When the idea for a community garden was first conceived, Vernon Township Community Engagement Director Stacy Nielsen envisioned how-to classes for planting, growing, harvesting and recipes using fresh produce would all be part of the concept. But because of the COVID-19 pandemic, classes were canceled, but the garden remains.
The idea began to take shape when Nielsen was hired in September 2019.
“There was talk about what projects for community engagement look like, and one of the things brought up was a community garden,” Nielsen said. “We had to find a place to put it.”
Nielsen learned where the utilities were and received feedback from a local farmer on the best place to put a garden. The township building at 700 W. Broadway, Fortville, had some extra land, and so the ground was tilled last fall and Nielsen began to gauge community interest.
Approximately 40 people attended a call-out meeting, and despite the pandemic, the township filled all but two of the 23 community plots, which are 5-by-10 feet and can be planted for a $20 deposit. If gardeners clean the plot at the end of the season, they receive their deposit back.
In addition to the community plots, the township took over six plots to cultivate vegetables to fill three local food pantries. The local master gardeners, the Purdue Extension and a Future Farmers of America student Lillie Fronek partnered to bring the plan to fruition.
Fronek is using the endeavor as one of her FFA projects at Mt. Vernon High School.
“I’ve been running most of the actual gardening and overseeing and helping people with what they need or answering any questions they might have to try to guide them in the right direction,” Fronek said. “I’ve always loved gardening, and the food goes to help people, especially in these times. When people need food, we can give them fresh produce.”

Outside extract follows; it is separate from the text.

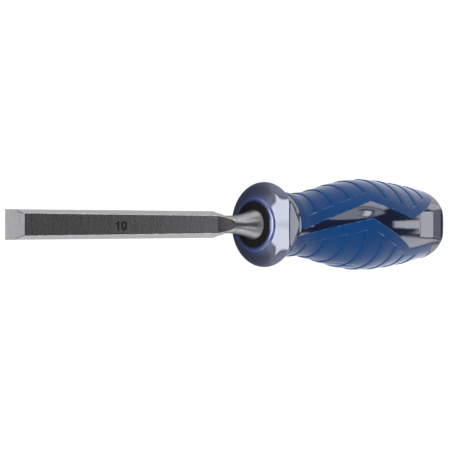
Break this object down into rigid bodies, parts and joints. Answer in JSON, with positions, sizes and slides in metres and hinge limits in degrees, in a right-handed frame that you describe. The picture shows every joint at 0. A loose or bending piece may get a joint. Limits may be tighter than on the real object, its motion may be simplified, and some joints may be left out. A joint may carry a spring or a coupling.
{
  "type": "wood chisel",
  "caption": "Narrow bevel-edge wood chisel: flat-backed steel blade with neck, bolster and tang, in a hard moulded handle with soft ribbed grip panels.",
  "frame": {"origin": "middle of the cutting edge, on the plane of the blade's flat back; the handle's axis is level, 1.7 mm above that plane", "axes": "+X along the tool from cutting edge to butt, +Z out of the blade's bevelled face, +Y across the width"},
  "size_m": [0.2165, 0.0379, 0.0376],
  "materials": {
    "blade_steel": "ground along the bar, satin on neck and bolster",
    "washer_plastic": "moulded, matt",
    "core_plastic": "hard, glossy, dark blue",
    "soft_grip": "soft, fine matt texture"
  },
  "bodies": {
    "root": {"blade": "blade_steel", "bolster_washer": "washer_plastic", "handle_core": "core_plastic", "grip_upper": "soft_grip", "grip_lower": "soft_grip"}
  },
  "joints": []
}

The garden was made possible through a $1,000 Purdue Extension grant that allowed the township to purchase gardening supplies.
Food from the township’s six plots will benefit the Fortville Christian Church food pantry, Angel Connection and Mainstreet Food Pantry.
Normally, approximately 50 people use the Fortville Christian Church food pantry each Tuesday. However, the number has been closer to 130 during the pandemic.
“This is our first year, so the harvest really will just start coming in,” Fortville Christian Church food pantry director Erin Flick said. “The past few years we have had a few local community members ask, ‘Did you guys want vegetables?’ But it was never enough to feed everybody that comes through, so this year, the way things are looking, we will have a couple (times) all this produce was from the community garden.”
As part of the grant requirements, the township must log volunteer hours and the amount of produce harvested and donated to pantries.
“We tried to keep everything in the garden stuff people would know or understand what it was, or at least have some familiarity with it,” Nielsen said.
In the future, the township wants to conduct cooking classes to show those in need how to cook fresh produce provided by the community garden.
‘A great partner’
As part of the grant from Purdue Extension, local food pantries received 300 packets of seeds. Some were flowers but most were vegetables.
“I passed those out as people came through the food pantry, and I think that every person who came through got three,” Fortville Christian Church food pantry director Erin Flick said.
Purdue Extension has been a valued asset.
“They’ve been a great partner,” Vernon Township Community Engagement Director Stacy Nielsen said. “A lot of what they do is about nutrition education, and the grant was based on understanding what food security looks like and the impact of that in this community. Purdue Extension was motivated to have fresh food in all of our homes.”